Gli strumenti per la pace li elenca nell’omelia in piazza della Libertà: preghiera e amore. L’amore è il centro del vangelo domenicale che dice di “amare anche i nemici”. Papa Francesco dice: «Ci farà bene porci anche delle domande: “Io, di che cosa mi preoccupo nella vita: dei nemici, di chi mi vuole male? O di amare?”. Non preoccuparti della cattiveria altrui, di chi pensa male di te. Inizia invece a disarmare il tuo cuore per amore di Gesù».

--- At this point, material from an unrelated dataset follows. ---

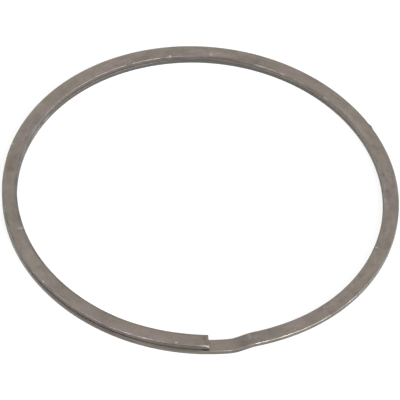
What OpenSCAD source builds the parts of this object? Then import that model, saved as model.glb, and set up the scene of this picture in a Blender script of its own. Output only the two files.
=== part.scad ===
// Two-turn spiral ring, wound on edge from one length of flat steel wire.
// Origin: on the bore's axis, in the plane that the lower turn rests on. +Z is up.
// Angles are in degrees, counter-clockwise from +X as seen from above.

/* [Ring] */
// Diameter of the upper turn's bore
bore_d = 46.26; // [36:0.02:60]

/* [Wire] */
// Width of the flat wire, measured along the ring's radius
wire_w = 1.87; // [1.2:0.01:3]
// Thickness of the flat wire, measured along the ring's axis
wire_t = 0.63; // [0.4:0.01:1.2]
// Radius of the wire's rolled edges
edge_r = 0.12; // [0.04:0.01:0.18]

/* [Turns] */
// Axial gap between the lower turn and the upper one
turn_gap = 0.06; // [0.03:0.01:0.4]

/* [Lower turn] */
// Angle of the lower turn's cut end
low_end_a = -64; // [-65:0.5:20]
// How far the first arc's centre stands off the bore's axis
low_off = 0.38; // [0:0.01:0.6]
// Direction in which the first arc's centre stands off
low_off_a = 59.5; // [0:0.5:110]
// Change of radius along the first arc, which runs from the cut end
first_dr = -0.293; // [-0.6:0.001:0]
// Angle at which the first arc gives way to the flatter middle one
first_to_a = 100; // [80:1:140]
// Change of radius along the middle arc
middle_dr = 0.228; // [0:0.001:0.6]
// Angle at which the middle arc gives way to the last one
middle_to_a = 205; // [160:1:230]
// Change of radius along the last arc, which runs to the offset bend
last_dr = -0.262; // [-0.5:0.001:0]

/* [Offset bend] */
// Angle at which the wire begins to rise from the lower turn
bend_a = 283; // [278:0.5:286]
// Angle that the rise to the upper turn takes
rise_span = 7.5; // [6:0.5:10]
// Angle over which the wire settles sideways onto the upper turn's circle
settle_span = 25; // [16:1:40]

/* [Upper end] */
// Angle of the upper turn's cut end, on its second time round
up_end_a = 635.9; // [600:0.1:637]
// Angle over which the free end springs clear of the lower turn
spring_span = 28; // [10:1:40]
// Lift of the free end at its cut
end_lift = 0.19; // [0:0.01:0.4]
// Twist of the free end at its cut, outer edge up
end_twist = 4; // [0:0.5:8]

/* [Hidden] */

thinning = 0.01;   // how much thinner than the wound wire a bent stretch is, on every side
lap_a = 0.5;       // how far a thinned stretch runs on inside its neighbours
edge_steps = 3;    // facets in a quarter turn of a rolled edge, where the wire is bent
bend_step = 1;     // angle between stations along the offset bend
spring_step = 1.5; // angle between stations along the sprung end
$fn = 180;

bore_r = bore_d / 2;
up_z = wire_t + turn_gap;
settled_a = bend_a + settle_span;
sprung_a = up_end_a - spring_span;

// Centres of the lower turn's three arcs: each meets the next one without a kink.
first_c = low_off * dir(low_off_a);
middle_c = first_c + (first_dr - middle_dr) * dir(first_to_a);
last_c = middle_c + (middle_dr - last_dr) * dir(middle_to_a);

function dir(a) = [cos(a), sin(a)];
function ease(f) = (1 - cos(180 * min(max(f, 0), 1))) / 2;
function mix(a, b, f) = a + (b - a) * f;

// Centres of the rolled edges, anticlockwise from the upper outer one, on wire thinned by s.
function edge_centres(s) =
    let (near = s + edge_r, out = wire_w - s - edge_r, top = wire_t - s - edge_r)
    [[out, top], [near, top], [near, near], [out, near]];

// Outline of the bent wire's section, turned by twist about its middle.
function section_points(twist) =
    let (mid = [wire_w, wire_t] / 2, centres = edge_centres(thinning))
    [
        for (q = [0:3], k = [0:edge_steps])
            let (p = centres[q] + edge_r * dir(90 * (q + k / edge_steps)) - mid)
            [p.x * cos(twist) - p.y * sin(twist), p.x * sin(twist) + p.y * cos(twist)] + mid
    ];

// A station is [angle, centre of curvature, inner radius, height, twist].
function ring_points(st) = [
    for (p = section_points(st[4]))
        [st[1].x + (st[2] + p.x) * cos(st[0]), st[1].y + (st[2] + p.x) * sin(st[0]), st[3] + p.y]
];

function bend_station(a) =
    let (settle = ease((a - bend_a) / settle_span))
    [a, mix(last_c, [0, 0], settle), bore_r + mix(last_dr, 0, settle),
     up_z * ease((a - bend_a) / rise_span), 0];

function spring_station(a) =
    let (f = max(a - sprung_a, 0) / spring_span)
    [a, [0, 0], bore_r, up_z + end_lift * sin(90 * f), end_twist * f * f];

// Angles from one end of a bent stretch to the other, no further apart than step.
function spread(from_a, to_a, step) =
    let (n = ceil((to_a - from_a) / step))
    [for (i = [0:n]) mix(from_a, to_a, i / n)];

module wire_section(s) {
    translate([s + edge_r, s]) square([wire_w - 2 * (s + edge_r), wire_t - 2 * s]);
    translate([s, s + edge_r]) square([wire_w - 2 * s, wire_t - 2 * (s + edge_r)]);
    for (c = edge_centres(s)) translate(c) circle(r = edge_r, $fn = 24);
}

// A stretch of wire wound true about centre c, its inner wall at radius r.
module wound(from_a, to_a, c, r, z, s = 0) {
    translate([c.x, c.y, z])
        rotate([0, 0, from_a])
            rotate_extrude(angle = to_a - from_a)
                translate([r, 0]) wire_section(s);
}

// A stretch of wire bent through a list of stations, closed by a flat face at each end.
module bent(stations) {
    m = 4 * (edge_steps + 1);
    n = len(stations) - 1;
    sides = [
        for (i = [0:n - 1], j = [0:m - 1])
            let (a = i * m + j, b = i * m + (j + 1) % m)
            each [[a, b, b + m], [a, b + m, a + m]]
    ];
    polyhedron(
        points = [for (st = stations) each ring_points(st)],
        faces = concat([[for (j = [m - 1:-1:0]) j]], sides, [[for (j = [0:m - 1]) n * m + j]])
    );
}

module lower_turn() {
    wound(low_end_a, first_to_a, first_c, bore_r + first_dr, 0);
    wound(first_to_a - lap_a, middle_to_a + lap_a, middle_c, bore_r + middle_dr, 0, thinning);
    wound(middle_to_a, bend_a, last_c, bore_r + last_dr, 0);
}

module offset_bend() {
    bent([for (a = spread(bend_a - lap_a, settled_a + lap_a, bend_step)) bend_station(a)]);
}

module upper_turn() {
    wound(settled_a, sprung_a, [0, 0], bore_r, up_z);
}

module sprung_end() {
    bent([for (a = spread(sprung_a - lap_a, up_end_a, spring_step)) spring_station(a)]);
}

module spiral_ring() {
    color([0.47, 0.44, 0.41]) union() {
        lower_turn();
        offset_bend();
        upper_turn();
        sprung_end();
    }
}

spiral_ring();
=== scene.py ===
import logging
import math
from dataclasses import dataclass, field
from enum import Enum
from typing import Any, Sequence

import bpy
from mathutils import Matrix, Vector


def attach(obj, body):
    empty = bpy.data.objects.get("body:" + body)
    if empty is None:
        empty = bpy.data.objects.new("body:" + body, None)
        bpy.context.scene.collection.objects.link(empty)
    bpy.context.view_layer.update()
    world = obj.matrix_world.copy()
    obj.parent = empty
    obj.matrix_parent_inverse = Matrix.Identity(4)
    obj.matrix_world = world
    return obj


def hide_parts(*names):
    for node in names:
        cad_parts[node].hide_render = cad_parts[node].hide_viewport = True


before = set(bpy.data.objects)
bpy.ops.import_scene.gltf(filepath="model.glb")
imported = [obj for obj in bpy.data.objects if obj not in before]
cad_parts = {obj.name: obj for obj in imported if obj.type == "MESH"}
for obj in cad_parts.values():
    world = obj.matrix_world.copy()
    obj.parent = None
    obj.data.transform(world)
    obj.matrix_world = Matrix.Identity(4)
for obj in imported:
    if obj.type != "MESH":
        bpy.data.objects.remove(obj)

# Dresses a spiral retaining ring, wound on edge from one length of flat steel wire.
#
# Lengths are in metres, unless a name ends in _mm or a class says otherwise. Angles are in degrees,
# counter-clockwise from +X as seen from above, and run on from the lower turn's cut end to the
# upper turn's cut end.

LOG = logging.getLogger("spiral_ring")
MM = 0.001
FULL_TURN = 360.0

Colour = tuple[float, float, float]
Triple = tuple[float, float, float]
Span = tuple[float, float]
Socket = bpy.types.NodeSocket


class Stretch(Enum):
    """The stretches of the wire, in the order in which they follow one another."""

    LOWER_TURN = "lower turn"
    OFFSET_BEND = "offset bend"
    UPPER_TURN = "upper turn"
    SPRUNG_END = "sprung end"


class Tone(Enum):
    """The colour that a mark leaves on the steel."""

    PALE = (0.38, 0.36, 0.34)
    SILVER = (0.50, 0.47, 0.44)
    GREY = (0.13, 0.125, 0.115)
    BROWN = (0.13, 0.095, 0.08)
    PURPLE = (0.19, 0.145, 0.14)
    OLIVE = (0.20, 0.185, 0.135)
    RUST = (0.28, 0.205, 0.14)
    COOL = (0.30, 0.30, 0.295)
    ROSE = (0.275, 0.22, 0.20)


@dataclass(frozen=True)
class Mark:
    """A small mark on the upper side of the wire; some are painted highlights, shade and
    reflections.

    Attributes:
        angle: Where along the wire it is, in degrees on the same count as the stretches.
        across_mm: How far from the middle of the wire's width, outwards.
        length_mm: Its length along the wire.
        width_mm: Its width across the wire.
        tone: Its colour.
        strength: How far it hides the steel, from 0 to 1.
        raised_mm: How far it stands proud, or is pressed in where negative.
    """

    angle: float
    across_mm: float
    length_mm: float
    width_mm: float
    tone: Tone
    strength: float
    raised_mm: float = 0.0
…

L’invito ad amare anche chi compie il male è una durissima sfida a cui sono chiamati prima di tutto i 20 paesi che i 60 vescovi hanno rappresentato a Bari, ma il pontefice provoca positivamente: «Sull’amore verso tutti non accettiamo scuse, non predichiamo comode prudenze. Il Signore non è stato prudente, non è sceso a compromessi, ci ha chiesto l’estremismo della carità. È l’unico estremismo cristiano lecito: l’estremismo dell’amore». Amore che è anche perdono. Consegna le armi del cristiano: amore, preghiera perdono. «Chi ama Dio non ha nemici nel cuore. Il culto a Dio è il contrario della cultura dell’odio».
Culto e cultura da rivedere con gli occhi di Dio: «E la cultura dell’odio si combatte contrastando il culto del lamento. Quante volte ci lamentiamo per quello che non riceviamo, per quello che non va! Gesù sa che tante cose non vanno, che ci sarà sempre qualcuno che ci vorrà male, anche qualcuno che ci perseguiterà. Ma ci chiede solo di pregare e amare. Ecco la rivoluzione di Gesù, la più grande della storia: dal nemico da odiare al nemico da amare, dal culto del lamento alla cultura del dono».